Every line of the material below must be repeated exactly.

____

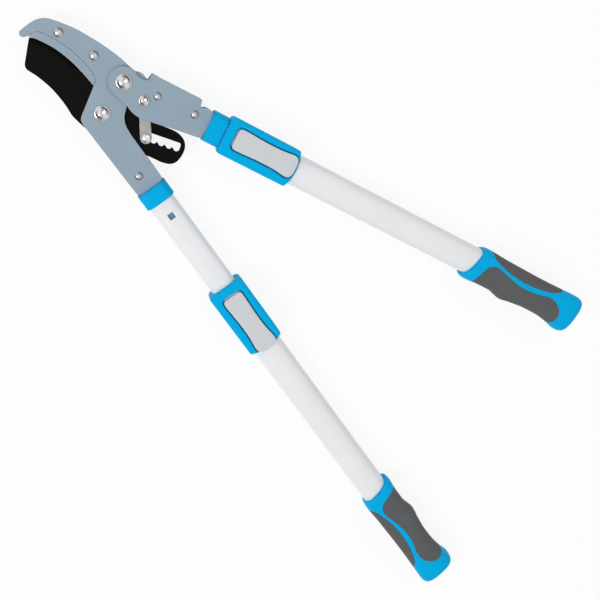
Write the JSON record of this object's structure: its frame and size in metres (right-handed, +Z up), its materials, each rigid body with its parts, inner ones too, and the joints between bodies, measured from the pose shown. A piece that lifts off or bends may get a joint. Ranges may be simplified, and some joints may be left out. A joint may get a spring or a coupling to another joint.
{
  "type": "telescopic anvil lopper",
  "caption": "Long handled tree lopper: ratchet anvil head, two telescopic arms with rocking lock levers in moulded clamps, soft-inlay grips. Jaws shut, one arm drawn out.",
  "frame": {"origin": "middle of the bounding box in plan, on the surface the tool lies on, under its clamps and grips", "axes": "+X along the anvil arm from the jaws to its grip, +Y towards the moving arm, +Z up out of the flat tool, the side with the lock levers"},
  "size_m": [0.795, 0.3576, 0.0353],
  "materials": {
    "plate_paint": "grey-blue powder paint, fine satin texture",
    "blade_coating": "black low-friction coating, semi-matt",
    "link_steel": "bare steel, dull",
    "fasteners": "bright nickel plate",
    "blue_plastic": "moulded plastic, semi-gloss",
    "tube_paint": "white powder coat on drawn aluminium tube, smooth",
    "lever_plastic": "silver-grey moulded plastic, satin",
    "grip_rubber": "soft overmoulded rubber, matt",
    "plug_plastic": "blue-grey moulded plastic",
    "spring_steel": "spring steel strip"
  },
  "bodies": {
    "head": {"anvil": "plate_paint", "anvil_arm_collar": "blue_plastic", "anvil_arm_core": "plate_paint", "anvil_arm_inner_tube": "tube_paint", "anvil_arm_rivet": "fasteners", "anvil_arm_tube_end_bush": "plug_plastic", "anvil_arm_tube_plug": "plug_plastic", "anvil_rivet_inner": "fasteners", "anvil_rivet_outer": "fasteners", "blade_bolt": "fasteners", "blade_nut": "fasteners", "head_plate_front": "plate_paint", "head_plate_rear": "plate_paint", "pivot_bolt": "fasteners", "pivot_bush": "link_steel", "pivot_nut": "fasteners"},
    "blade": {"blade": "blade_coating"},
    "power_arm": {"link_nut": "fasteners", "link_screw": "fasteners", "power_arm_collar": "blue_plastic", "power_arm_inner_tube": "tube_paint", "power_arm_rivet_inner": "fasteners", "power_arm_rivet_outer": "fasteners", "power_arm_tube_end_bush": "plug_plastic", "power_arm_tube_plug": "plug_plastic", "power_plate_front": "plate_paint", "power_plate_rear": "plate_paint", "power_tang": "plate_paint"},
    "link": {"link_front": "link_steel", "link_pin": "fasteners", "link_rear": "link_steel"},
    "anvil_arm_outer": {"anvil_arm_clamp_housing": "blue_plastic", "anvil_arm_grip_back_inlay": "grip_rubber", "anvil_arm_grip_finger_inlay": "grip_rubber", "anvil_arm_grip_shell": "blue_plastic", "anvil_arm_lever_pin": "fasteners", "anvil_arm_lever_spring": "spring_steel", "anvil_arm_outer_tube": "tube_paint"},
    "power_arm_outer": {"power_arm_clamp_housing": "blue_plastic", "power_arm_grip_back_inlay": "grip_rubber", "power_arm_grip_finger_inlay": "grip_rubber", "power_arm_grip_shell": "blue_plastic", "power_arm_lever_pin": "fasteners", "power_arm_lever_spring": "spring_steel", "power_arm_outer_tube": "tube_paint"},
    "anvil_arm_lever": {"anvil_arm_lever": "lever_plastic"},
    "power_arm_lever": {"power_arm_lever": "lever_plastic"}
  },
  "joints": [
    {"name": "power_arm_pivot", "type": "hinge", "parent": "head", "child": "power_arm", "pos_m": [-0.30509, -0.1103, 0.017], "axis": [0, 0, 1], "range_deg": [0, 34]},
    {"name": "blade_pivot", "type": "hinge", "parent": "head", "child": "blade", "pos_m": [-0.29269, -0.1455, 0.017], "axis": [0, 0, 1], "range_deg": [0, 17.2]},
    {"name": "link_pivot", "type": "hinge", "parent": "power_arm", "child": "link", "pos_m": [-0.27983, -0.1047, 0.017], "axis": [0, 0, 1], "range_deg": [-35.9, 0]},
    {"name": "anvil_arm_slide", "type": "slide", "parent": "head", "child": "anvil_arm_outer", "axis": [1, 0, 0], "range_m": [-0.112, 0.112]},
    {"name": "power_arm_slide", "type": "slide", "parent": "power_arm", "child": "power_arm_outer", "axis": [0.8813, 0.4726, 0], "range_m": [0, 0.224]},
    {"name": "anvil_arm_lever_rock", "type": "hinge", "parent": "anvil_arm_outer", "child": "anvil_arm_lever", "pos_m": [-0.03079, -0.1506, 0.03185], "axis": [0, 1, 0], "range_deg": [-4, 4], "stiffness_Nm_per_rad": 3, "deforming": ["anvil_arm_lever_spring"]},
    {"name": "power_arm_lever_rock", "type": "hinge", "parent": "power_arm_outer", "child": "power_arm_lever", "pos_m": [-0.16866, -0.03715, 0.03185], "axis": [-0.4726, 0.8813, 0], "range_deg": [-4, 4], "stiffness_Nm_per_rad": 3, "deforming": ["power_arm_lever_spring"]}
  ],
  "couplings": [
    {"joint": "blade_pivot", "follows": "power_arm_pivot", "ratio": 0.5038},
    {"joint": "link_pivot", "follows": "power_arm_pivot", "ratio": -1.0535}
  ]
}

____

» OUTPUT FOR THIS EXERCISE
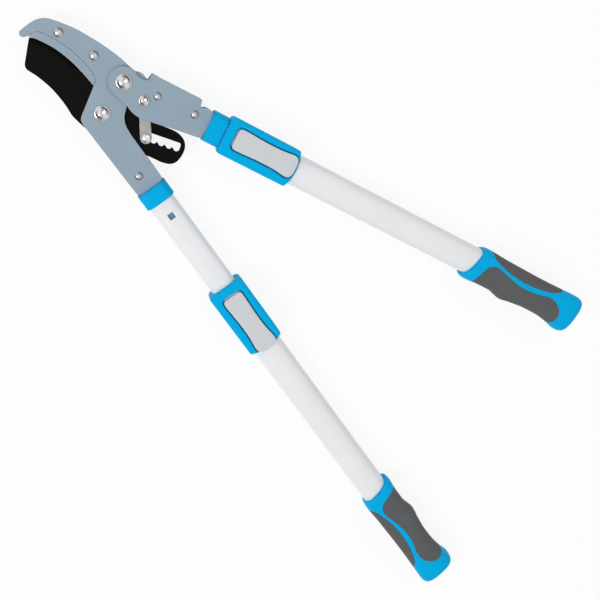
Write the JSON record of this object's structure: its frame and size in metres (right-handed, +Z up), its materials, each rigid body with its parts, inner ones too, and the joints between bodies, measured from the pose shown. A piece that lifts off or bends may get a joint. Ranges may be simplified, and some joints may be left out. A joint may get a spring or a coupling to another joint.
{
  "type": "telescopic anvil lopper",
  "caption": "Long handled tree lopper: ratchet anvil head, two telescopic arms with rocking lock levers in moulded clamps, soft-inlay grips. Jaws shut, one arm drawn out.",
  "frame": {"origin": "middle of the bounding box in plan, on the surface the tool lies on, under its clamps and grips", "axes": "+X along the anvil arm from the jaws to its grip, +Y towards the moving arm, +Z up out of the flat tool, the side with the lock levers"},
  "size_m": [0.795, 0.3576, 0.0353],
  "materials": {
    "plate_paint": "grey-blue powder paint, fine satin texture",
    "blade_coating": "black low-friction coating, semi-matt",
    "link_steel": "bare steel, dull",
    "fasteners": "bright nickel plate",
    "blue_plastic": "moulded plastic, semi-gloss",
    "tube_paint": "white powder coat on drawn aluminium tube, smooth",
    "lever_plastic": "silver-grey moulded plastic, satin",
    "grip_rubber": "soft overmoulded rubber, matt",
    "plug_plastic": "blue-grey moulded plastic",
    "spring_steel": "spring steel strip"
  },
  "bodies": {
    "head": {"anvil": "plate_paint", "anvil_arm_collar": "blue_plastic", "anvil_arm_core": "plate_paint", "anvil_arm_inner_tube": "tube_paint", "anvil_arm_rivet": "fasteners", "anvil_arm_tube_end_bush": "plug_plastic", "anvil_arm_tube_plug": "plug_plastic", "anvil_rivet_inner": "fasteners", "anvil_rivet_outer": "fasteners", "blade_bolt": "fasteners", "blade_nut": "fasteners", "head_plate_front": "plate_paint", "head_plate_rear": "plate_paint", "pivot_bolt": "fasteners", "pivot_bush": "link_steel", "pivot_nut": "fasteners"},
    "blade": {"blade": "blade_coating"},
    "power_arm": {"link_nut": "fasteners", "link_screw": "fasteners", "power_arm_collar": "blue_plastic", "power_arm_inner_tube": "tube_paint", "power_arm_rivet_inner": "fasteners", "power_arm_rivet_outer": "fasteners", "power_arm_tube_end_bush": "plug_plastic", "power_arm_tube_plug": "plug_plastic", "power_plate_front": "plate_paint", "power_plate_rear": "plate_paint", "power_tang": "plate_paint"},
    "link": {"link_front": "link_steel", "link_pin": "fasteners", "link_rear": "link_steel"},
    "anvil_arm_outer": {"anvil_arm_clamp_housing": "blue_plastic", "anvil_arm_grip_back_inlay": "grip_rubber", "anvil_arm_grip_finger_inlay": "grip_rubber", "anvil_arm_grip_shell": "blue_plastic", "anvil_arm_lever_pin": "fasteners", "anvil_arm_lever_spring": "spring_steel", "anvil_arm_outer_tube": "tube_paint"},
    "power_arm_outer": {"power_arm_clamp_housing": "blue_plastic", "power_arm_grip_back_inlay": "grip_rubber", "power_arm_grip_finger_inlay": "grip_rubber", "power_arm_grip_shell": "blue_plastic", "power_arm_lever_pin": "fasteners", "power_arm_lever_spring": "spring_steel", "power_arm_outer_tube": "tube_paint"},
    "anvil_arm_lever": {"anvil_arm_lever": "lever_plastic"},
    "power_arm_lever": {"power_arm_lever": "lever_plastic"}
  },
  "joints": [
    {"name": "power_arm_pivot", "type": "hinge", "parent": "head", "child": "power_arm", "pos_m": [-0.30509, -0.1103, 0.017], "axis": [0, 0, 1], "range_deg": [0, 34]},
    {"name": "blade_pivot", "type": "hinge", "parent": "head", "child": "blade", "pos_m": [-0.29269, -0.1455, 0.017], "axis": [0, 0, 1], "range_deg": [0, 17.2]},
    {"name": "link_pivot", "type": "hinge", "parent": "power_arm", "child": "link", "pos_m": [-0.27983, -0.1047, 0.017], "axis": [0, 0, 1], "range_deg": [-35.9, 0]},
    {"name": "anvil_arm_slide", "type": "slide", "parent": "head", "child": "anvil_arm_outer", "axis": [1, 0, 0], "range_m": [-0.112, 0.112]},
    {"name": "power_arm_slide", "type": "slide", "parent": "power_arm", "child": "power_arm_outer", "axis": [0.8813, 0.4726, 0], "range_m": [0, 0.224]},
    {"name": "anvil_arm_lever_rock", "type": "hinge", "parent": "anvil_arm_outer", "child": "anvil_arm_lever", "pos_m": [-0.03079, -0.1506, 0.03185], "axis": [0, 1, 0], "range_deg": [-4, 4], "stiffness_Nm_per_rad": 3, "deforming": ["anvil_arm_lever_spring"]},
    {"name": "power_arm_lever_rock", "type": "hinge", "parent": "power_arm_outer", "child": "power_arm_lever", "pos_m": [-0.16866, -0.03715, 0.03185], "axis": [-0.4726, 0.8813, 0], "range_deg": [-4, 4], "stiffness_Nm_per_rad": 3, "deforming": ["power_arm_lever_spring"]}
  ],
  "couplings": [
    {"joint": "blade_pivot", "follows": "power_arm_pivot", "ratio": 0.5038},
    {"joint": "link_pivot", "follows": "power_arm_pivot", "ratio": -1.0535}
  ]
}